The cholesterol metabolite 27-hydroxycholesterol can trigger the growth and metastasis of breast tumors in postmenopausal women, according to a study reported in Science.

Evidence linking metabolic syndrome with cancer has been building steadily, but the underlying mechanisms remain poorly understood. New findings recently reported in Science implicate a cholesterol metabolite, 27-hydroxycholesterol (27HC), in the growth and metastasis of breast tumors in postmenopausal women.

“The findings suggest that strategies aimed at lowering 27HC may have utility in the treatment and prevention of breast cancer,” says lead author Donald McDonnell, PhD, a professor of medicine at Duke University School of Medicine in Durham, NC.

The investigation was launched after McDonnell's lab generated two complementary findings. First, they showed that diets high in fat and cholesterol boost tumor growth in mice bred to express estrogen receptor (ER)–positive breast tumors. Second, they showed that 27HC activates the ER in mouse breast cancer cells. These findings led them to wonder whether it was 27HC or cholesterol itself that increased tumor growth rates.

To find out, the researchers bred mice expressing ER-positive breast tumors with mice that can't produce 27HC because the enzyme that generates the metabolite from cholesterol, known as CYP27A1, is knocked out. Tumor growth rates in the offspring were delayed by roughly 50 days. Conversely, tumor latency was shortened and tumor growth rates were accelerated in a different group of mice that can't degrade 27HC. Taken together, McDonnell explains, those findings implicate 27HC, rather than cholesterol per se, as the tumorigenic molecule.

“The 50-day increase in tumor latency in the CYP27A1 knockout mice is one of the most dramatic phenotypes I've ever seen,” he says.

Working with humanized mouse models for ER-positive breast cancer, the researchers then showed that blocking CYP27A1 expression inhibits the conversion of cholesterol to 27HC. Also in the humanized mouse models, they showed that high CYP27A1 levels in both cancer cells and tumor-associated macrophages correlate with high-grade malignancies and vice versa. That tumor-associated macrophages express CYP27A1 and produce their own 27HC poses a challenge, McDonnell explains, because cholesterol-lowering statins work mainly in the liver. His team aims to determine how best to control 27HC production within tumors.

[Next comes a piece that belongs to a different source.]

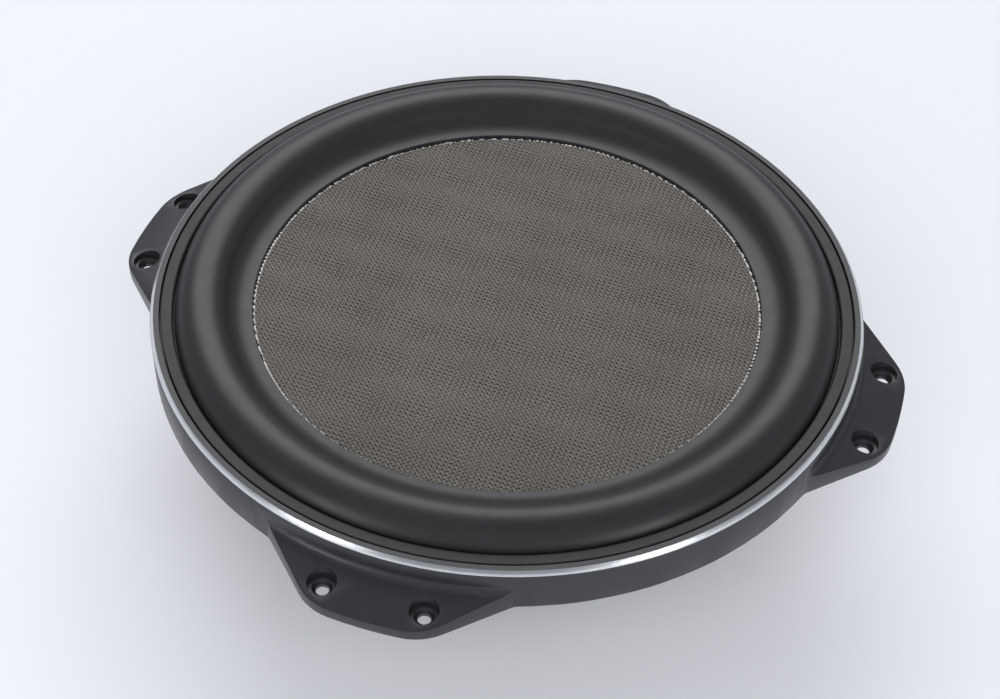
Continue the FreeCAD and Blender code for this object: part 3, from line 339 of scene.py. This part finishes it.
def corner_edges(bm, steepest):
    """Edges where two faces meet in an outward corner sharper than an angle in degrees."""
    return [edge for edge in bm.edges if edge.is_manifold and edge.is_convex
            and edge.calc_face_angle(0) > math.radians(steepest)]


def face_reach(face):
    """Distance of a face's middle from the axis."""
    middle = face.calc_center_median()
    return math.hypot(middle.x, middle.y)


RIM_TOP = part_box("basket")[1][2]
basket_mesh = merged_copy("basket")
ear_level = RIM_TOP - EAR_DROP
outer_corners = [edge for edge in corner_edges(basket_mesh, 40)
                 if max(vert.co.z for vert in edge.verts) < ear_level
                 and min(math.hypot(vert.co.x, vert.co.y) for vert in edge.verts) > CHAMFER_OUTER]
bmesh.ops.bevel(basket_mesh, geom=outer_corners, offset=EDGE_ROUND, offset_type="OFFSET",
                segments=3, profile=0.5, affect="EDGES", clamp_overlap=True, material=-1)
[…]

McDonnell's research team also showed that while 27HC boosts tumor growth upon ER binding, it drives breast cancer metastasis by binding to the liver X receptor (LXR). According to McDonnell, this suggests the overall findings are significant not just for ER-positive tumors, but also for tumors that express LXR. His lab is now investigating the spectrum of cancers that express LXR.

Peter Tontonoz, MD, PhD, a professor of pathology and laboratory medicine at the University of California, Los Angeles, who was not associated with the study, says the results “show how diet can lead to elevated levels of a cholesterol metabolite that activates the ER, which is always bad in the case of breast cancer.

“How to target 27HC directly remains a somewhat open question,” he adds, “but the idea itself is provocative.”